If on the other hand you do count on overprovisioning (due to snapshots) 
then being able to limit snapshot size becomes even more important.

> When you have rootLV on thinLV - you could easily snapshot it before
> doing any upgrade and revert back in case something fails on upgrade.
> See also projects like snapper...

True enough, but if you risk filling your pool because you don't have 
full room for a full snapshot, that would be extremely unwise. I'm also 
not sure write performance for a single snapshot is very much different 
between thin and non-thin?

They are both CoW. E.g. you write to an existing block it has to be 
duplicated, only for non-allocated writes thin is faster, right?

I simply cannot reconcile an attitude that thin-full-risk is acceptable 
and the admin's job while at the same time advocating it for root 
filesystems.

Now most of this thread I was under the impression that "SYSTEM HANGS" 
where the norm because that's the only thing I ever experienced (kernel 
3.x and kernel 4.4 back then), however you said that this was fixed in 
later kernels.

So given that, some of the disagreement here was void as apparently no 
one advocated that these hangs were acceptable ;-).

:).

>> I have tried it, yes. Gives troubles with Grub and requires thin 
>> package to be installed on all systems and makes it harder to install 
>> a system too.
> 
> lvm2 is cooking some better boot support atm....

Grub-probe couldn't find the root volume so I had to maintain my own 
grub.cfg.

Regardless if I ever used this again I would take care to never 
overprovision or to only overprovision at low risk with respect to 
snapshots.

Ie. you could thin provision root + var or something similar but I would 
always put data volumes (home etc) elsewhere.

Ie. not share the same pool.

Currently I was using a regular snapshot but I allocated it too small 
and it always got dropped much faster than I anticipated.

(A 1GB snapshot constantly filling up with even minor upgrade 
operations).

>> Thin root LV is not the idea for most people.
>> 
>> So again, don't you think having data volumes produce errors is not 
>> preferable to having the entire system hang?
> 
> Not sure why you insist system hangs.
> 
> If system hangs - and you have recent kernel & lvm2 - you should fill 
> bug.
> 
> If you set  '--errorwhenfull y'  - it should instantly fail.
> 
> There should not be any hanging..

Right well Debian Jessie and Ubuntu Xenial just experienced that.

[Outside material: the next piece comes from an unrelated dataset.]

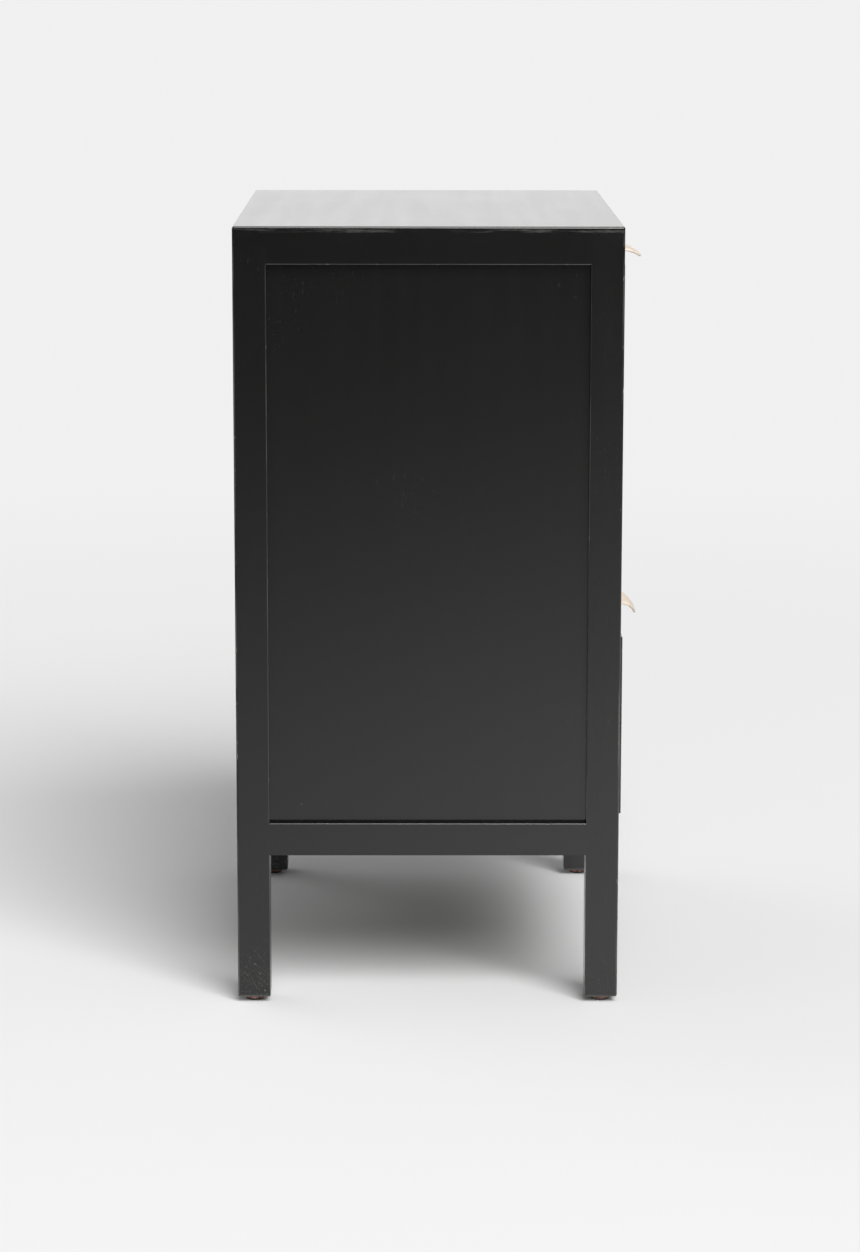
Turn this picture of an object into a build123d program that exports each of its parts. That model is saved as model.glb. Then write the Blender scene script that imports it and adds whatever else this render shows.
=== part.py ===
from build123d import *
import os
from math import atan, cos, degrees, sin

# A small black lacquered cabinet on four square legs: frame-and-panel sides, a drawer
# at the top, a cupboard with two doors in the middle and a deeper drawer at the bottom.
# Millimetres. X is the width, -Y the front, +Z up. The pieces are placed about the
# middle of the carcase; the last lines set them all back by half of what stands out of
# its front, which puts the origin on the floor under the middle of the whole.

# ---------------------------------------------------------------- driving dimensions
cabinet_width = 500.0
cabinet_depth = 350.0  # over the legs, without the fronts that stand proud of them
cabinet_height = 715.0
leg_side = 30.0
glide_height = 5.0
glide_radius = 9.5
glide_foot_radius = 8.0  # where it meets the floor
glide_rounding = 1.5
arris_radius = 2.0  # the outer edges
foot_rounding = 3.0  # round a leg's lower end
inner_arris_radius = 1.0  # the edges round the side panels and the front opening

top_thickness = 18.0
top_rail_height = 16.0
bottom_rail_height = 30.0
bottom_rail_clearance = 140.0  # from the floor to the underside of the bottom rails
rail_thickness = 22.0
tenon_length = 10.0
tenon_thickness = 8.0
tenon_shoulder = 3.0
tenon_clearance = 0.1
groove_margin = 1.0  # wood between a tenon and the groove beside it

panel_thickness = 9.0
panel_recess = 8.0  # how far a panel lies behind the frame's face
groove_depth = 6.0
panel_play = 0.5  # a panel stops short of its groove's floor

board_thickness = 15.0  # bottom board and shelves
tongue_thickness = 6.0
tongue_length = 5.0
tongue_shoulder = 1.0  # below the tongue, so that it passes under the panels' grooves
tongue_end_gap = 1.0  # between a tongue and the legs
batten_height = 20.0
guide_height = 20.0
kicker_width = 24.0
stop_length = 30.0
stop_depth = 8.0
stop_height = 6.0
stop_spacing = 218.5  # between the middles of the two stops

front_thickness = 18.0
front_side_gap = 1.5  # a front and the leg beside it
front_edge_gap = 2.0  # a front and the rail above or below it
divider_gap = 4.0  # two fronts, one above the other
door_gap = 3.0  # between the two doors
bottom_front_height = 166.0
door_height = 220.0
top_front_proud = 2.0
door_proud = 2.4
bottom_front_proud = 3.4
closing_gap = 0.3  # a closed front and what stops it
running_gap = 0.3  # under a drawer's sides

drawer_side_thickness = 12.0
drawer_back_thickness = 12.0
drawer_bottom_thickness = 6.0
drawer_bottom_height = 8.0  # from the sides' lower edge up to the bottom's underside
drawer_groove_depth = 5.0
drawer_side_lap = 10.0  # how far a side goes into the rebate of its front
drawer_top_gap = 3.0  # a drawer's sides and what lies above them
drawer_back_gap = 10.0  # a drawer and the back panel
peg_radius = 1.5
peg_length = 30.0
pegs_per_corner = 3

pull_width = 80.0
pull_thickness = 2.5
pull_flat = 5.0  # straight part beyond the front's face
pull_root = 13.0  # part that lies in the front's top edge
top_pull_reach = 28.5  # from the front's face to the tab's tip
top_pull_drop = 9.5
bottom_pull_reach = 25.5
bottom_pull_drop = 16.5
pull_screw_spacing = 44.0
pull_screw_length = 14.0

pin_radius = 2.0
pin_clearance = 0.05
pin_length = 10.0
bush_wall = 2.0
bush_length = 12.0
bush_flange = 0.7
bush_flange_radius = 6.0
plate_thickness = 2.0
plate_width = 12.0
plate_seat = 26.0  # length of the plate that is let into the shelf
plate_screw_length = 10.0
plate_screw_places = (7.8, 19.5)  # from the shelf's front edge

knob_radius = 7.5
knob_stem_radius = 3.5
knob_reach = 9.5
knob_head = 4.5
knob_stud_radius = 2.0
knob_stud_length = 12.0
knob_inset = 22.0  # from the doors' meeting edges

magnet_radius = 3.0
magnet_length = 8.0
magnet_inset = 25.0
strike_thickness = 1.0
strike_margin = 0.5  # by which the strike's radius passes the magnet's

screw_radius = 1.5
screw_head_radius = 3.0
screw_head_height = 1.5
screw_clearance = 0.05
top_screw_head_radius = 4.0
top_screw_grip = 11.0  # thread in the top board
top_screw_counterbore = 5.0
nail_radius = 1.25
nail_length = 15.0
tip_gap = 1.0  # a screw, nail or peg stops short of its hole's end
top_screw_head = 4.0
top_screw_spacing = 76.5
past = 1.0  # how far a cut runs on beyond the faces that it opens

# ------------------------------------------------------------------ derived places
half_width = cabinet_width / 2
half_depth = cabinet_depth / 2
leg_inner_x = half_width - leg_side
leg_inner_y = half_depth - leg_side
leg_bottom = glide_height
top_underside = cabinet_height - top_thickness
top_rail_underside = top_underside - top_rail_height
bottom_rail_underside = bottom_rail_clearance
bottom_rail_top = bottom_rail_underside + bottom_rail_height
panel_inner_x = half_width - panel_recess - panel_thickness
panel_inner_y = half_depth - panel_recess - panel_thickness
rail_inner_x = half_width - rail_thickness
rail_inner_y = half_depth - rail_thickness

bottom_front_low = bottom_rail_top + front_edge_gap
bottom_front_high = bottom_front_low + bottom_front_height
door_low = bottom_front_high + divider_gap
door_high = door_low + door_height
top_front_low = door_high + divider_gap
top_front_high = top_rail_underside - front_edge_gap
plate_gap = (divider_gap - plate_thickness) / 2
lower_shelf_top = door_low - plate_gap
upper_shelf_top = top_front_low - plate_gap
shelf_front = -half_depth - top_front_proud + front_thickness + closing_gap
front_half_width = leg_inner_x - front_side_gap
pivot_x = front_half_width - front_thickness / 2
pivot_y = -half_depth - door_proud + front_thickness / 2

parts = {}


# ------------------------------------------------------------------ small helpers
def block(x, y, z):
    """A box from three (low, high) pairs."""
    return Pos((x[0] + x[1]) / 2, (y[0] + y[1]) / 2, (z[0] + z[1]) / 2) * Box(
        x[1] - x[0], y[1] - y[0], z[1] - z[0]
    )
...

>> That's irrelevant; if the thin pool is full you need to mitigate it, 
>> rebooting won't help with that.
> 
> well it's really admins task to solve the problem after panic call.
> (adding new space).

That's a lot easier if your root filesystem doesn't lock up.

;-).

Good luck booting to some rescue environment on a VPS or with some boot 
stick on a PC; the Ubuntu rescue environment for instance has been 
abysmal since SystemD.

You can't actually use the rescue environment because there is some 
weird interaction with systemd spewing messages and causing weird 
behaviour on the TTY you are supposed to work on.

Initrd yes, but not the "full rescue" systemd target, doesn't work.

My point with this thread was.....

When my root snapshot fills up and gets dropped, I lose my undo history, 
but at least my root filesystem won't lock up.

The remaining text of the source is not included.